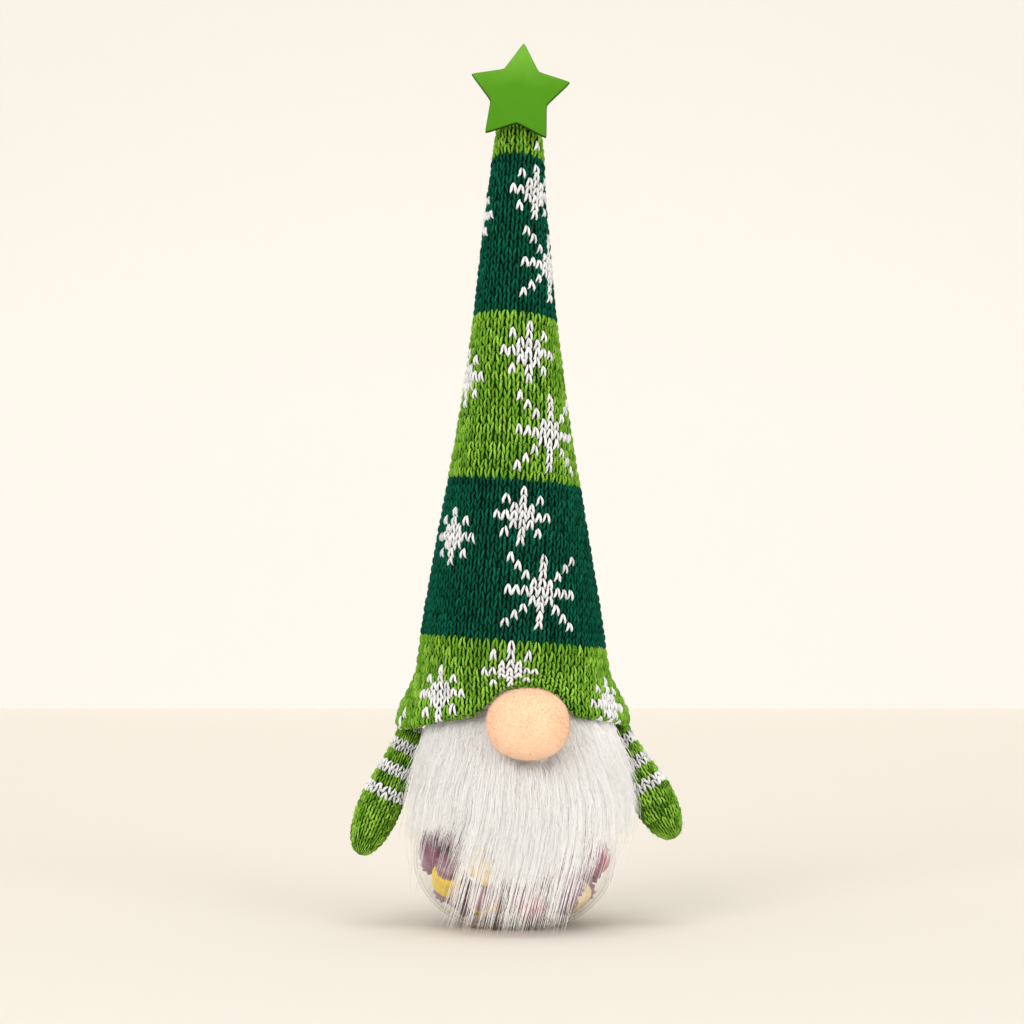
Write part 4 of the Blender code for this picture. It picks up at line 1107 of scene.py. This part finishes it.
def backdrop(name, corners, across, start, reach, *stops):
    """A flat ground whose colour changes along one axis, as (share of the way, colour) stops: painted light and
    shade for how the lamps fall across it.
    """
    material, tree, shader = principled(name, 0.9, Specular_IOR_Level=0.1)
    where = place_of(tree)
    share = maths(tree, "SUBTRACT", split(tree, where)[across], start)
    share = times(tree, share, 1 / reach)
    wander = times(tree, noise(tree, where, 3.0), 0.02)
    colour = ramp(tree, plus(tree, share, wander, clamp=True), *stops)
    paint(tree, shader, colour)
    mesh = bpy.data.meshes.new(name)
    mesh.from_pydata(corners, [], [(0, 1, 2, 3)])
    mesh.materials.append(material)
    placed(name, mesh)


def make_setting():
    scene = bpy.context.scene
    scene.view_settings.view_transform = "Standard"
    back, wide, near, tall = 1.38, 3.5, -3.0, 3.0
    floor = [(-wide, near, 0), (wide, near, 0), (wide, back, 0), (-wide, back, 0)]
    # Painted light and shade: the table is coloured lighter towards the wall, and the wall darker towards its top.
    backdrop("table", floor, "Y", -0.4, back + 0.4, (0.0, (0.69, 0.653, 0.590)), (0.20, (0.72, 0.678, 0.608)),
             (0.38, (0.763, 0.712, 0.638)), (1.0, (0.895, 0.845, 0.765)))
    wall = [(-wide, back, 0), (wide, back, 0), (wide, back, tall), (-wide, back, tall)]
    backdrop("wall", wall, "Z", 0.0, 0.6, (0.0, (0.84, 0.812, 0.795)), (0.4, (0.82, 0.797, 0.770)),
             (1.0, (0.735, 0.719, 0.683)))
    world = bpy.data.worlds.new("soft_room")
    world.use_nodes = True
    background = world.node_tree.nodes["Background"]
    background.inputs["Color"].default_value = (1.0, 0.985, 0.96, 1.0)
    background.inputs["Strength"].default_value = 0.72
    scene.world = world
    area_light("key", (-0.8, -1.55, 0.95), (0, 0, 0.12), 1.1, 17.0, (1.0, 0.98, 0.95))
    area_light("fill", (1.1, -1.45, 0.60), (0, 0, 0.12), 1.1, 12.0, (1.0, 0.98, 0.96))
    area_light("wall_wash", (0.0, -0.2, 1.9), (0.0, 1.38, 0.5), 1.4, 14.0, (1.0, 0.99, 0.97))
    camera = bpy.data.cameras.new("camera")
    camera.sensor_width = 36.0
    distance, view_width = 1.25, 368.64 * MM
    camera.lens = camera.sensor_width * distance / view_width
    camera.clip_start = 0.05
    camera.clip_end = 20.0
    holder = placed("camera", camera)
    holder.location = (-0.9 * MM, -distance, 148.7 * MM)
    holder.rotation_euler = (math.radians(90), 0, 0)
    scene.camera = holder


make_hat()
make_star()
make_nose()
make_beard()
make_arm("left", math.radians(23.0), 0.8 * MM, 1.0)
make_arm("right", math.radians(-28.5), -2.2 * MM, 0.89)
make_jar()
make_cap()
make_sweets()
finish_hidden_nodes()
make_setting()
****
**WHAT NEEDS TO BE DONE**
Output all of the data again, exactly.

**SOLUTION TO THIS TASK**
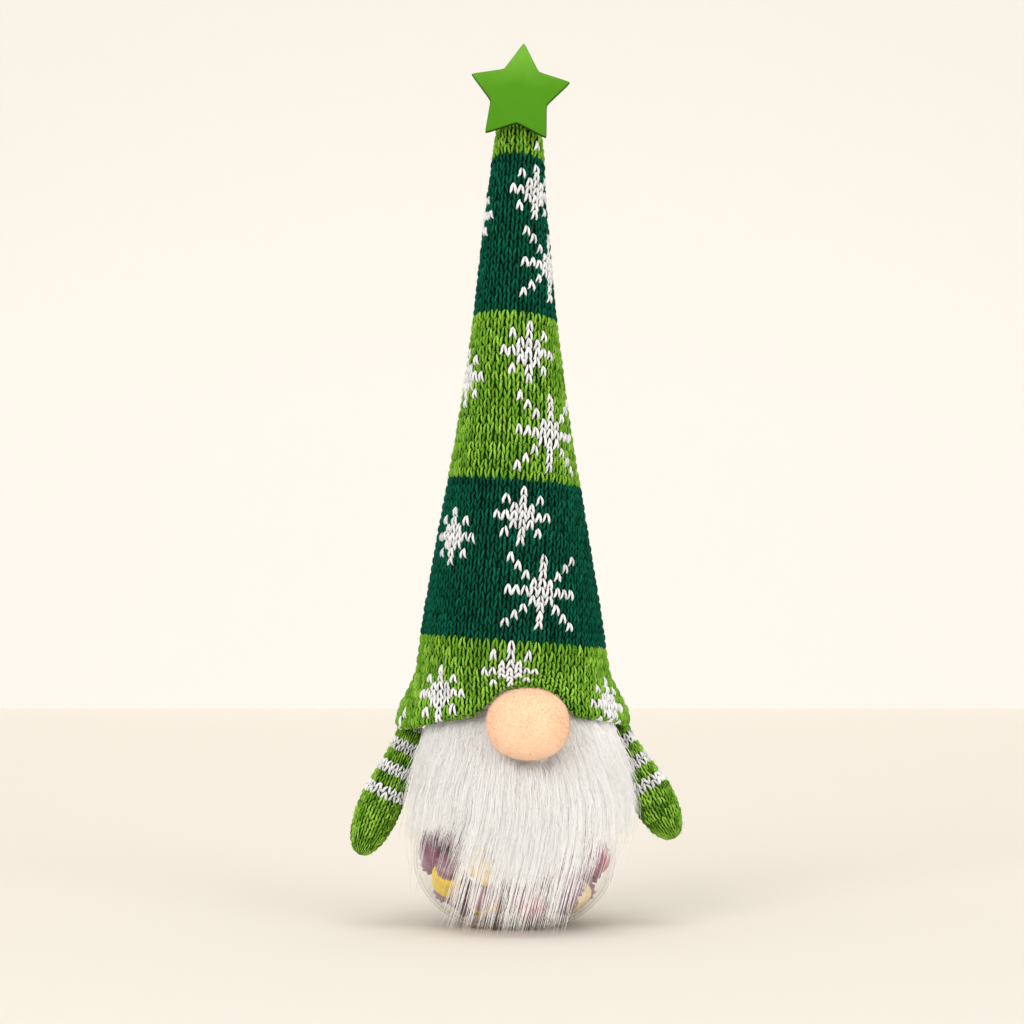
Write part 4 of the Blender code for this picture. It picks up at line 1107 of scene.py. This part finishes it.
def backdrop(name, corners, across, start, reach, *stops):
    """A flat ground whose colour changes along one axis, as (share of the way, colour) stops: painted light and
    shade for how the lamps fall across it.
    """
    material, tree, shader = principled(name, 0.9, Specular_IOR_Level=0.1)
    where = place_of(tree)
    share = maths(tree, "SUBTRACT", split(tree, where)[across], start)
    share = times(tree, share, 1 / reach)
    wander = times(tree, noise(tree, where, 3.0), 0.02)
    colour = ramp(tree, plus(tree, share, wander, clamp=True), *stops)
    paint(tree, shader, colour)
    mesh = bpy.data.meshes.new(name)
    mesh.from_pydata(corners, [], [(0, 1, 2, 3)])
    mesh.materials.append(material)
    placed(name, mesh)


def make_setting():
    scene = bpy.context.scene
    scene.view_settings.view_transform = "Standard"
    back, wide, near, tall = 1.38, 3.5, -3.0, 3.0
    floor = [(-wide, near, 0), (wide, near, 0), (wide, back, 0), (-wide, back, 0)]
    # Painted light and shade: the table is coloured lighter towards the wall, and the wall darker towards its top.
    backdrop("table", floor, "Y", -0.4, back + 0.4, (0.0, (0.69, 0.653, 0.590)), (0.20, (0.72, 0.678, 0.608)),
             (0.38, (0.763, 0.712, 0.638)), (1.0, (0.895, 0.845, 0.765)))
    wall = [(-wide, back, 0), (wide, back, 0), (wide, back, tall), (-wide, back, tall)]
    backdrop("wall", wall, "Z", 0.0, 0.6, (0.0, (0.84, 0.812, 0.795)), (0.4, (0.82, 0.797, 0.770)),
             (1.0, (0.735, 0.719, 0.683)))
    world = bpy.data.worlds.new("soft_room")
    world.use_nodes = True
    background = world.node_tree.nodes["Background"]
    background.inputs["Color"].default_value = (1.0, 0.985, 0.96, 1.0)
    background.inputs["Strength"].default_value = 0.72
    scene.world = world
    area_light("key", (-0.8, -1.55, 0.95), (0, 0, 0.12), 1.1, 17.0, (1.0, 0.98, 0.95))
    area_light("fill", (1.1, -1.45, 0.60), (0, 0, 0.12), 1.1, 12.0, (1.0, 0.98, 0.96))
    area_light("wall_wash", (0.0, -0.2, 1.9), (0.0, 1.38, 0.5), 1.4, 14.0, (1.0, 0.99, 0.97))
    camera = bpy.data.cameras.new("camera")
    camera.sensor_width = 36.0
    distance, view_width = 1.25, 368.64 * MM
    camera.lens = camera.sensor_width * distance / view_width
    camera.clip_start = 0.05
    camera.clip_end = 20.0
    holder = placed("camera", camera)
    holder.location = (-0.9 * MM, -distance, 148.7 * MM)
    holder.rotation_euler = (math.radians(90), 0, 0)
    scene.camera = holder


make_hat()
make_star()
make_nose()
make_beard()
make_arm("left", math.radians(23.0), 0.8 * MM, 1.0)
make_arm("right", math.radians(-28.5), -2.2 * MM, 0.89)
make_jar()
make_cap()
make_sweets()
finish_hidden_nodes()
make_setting()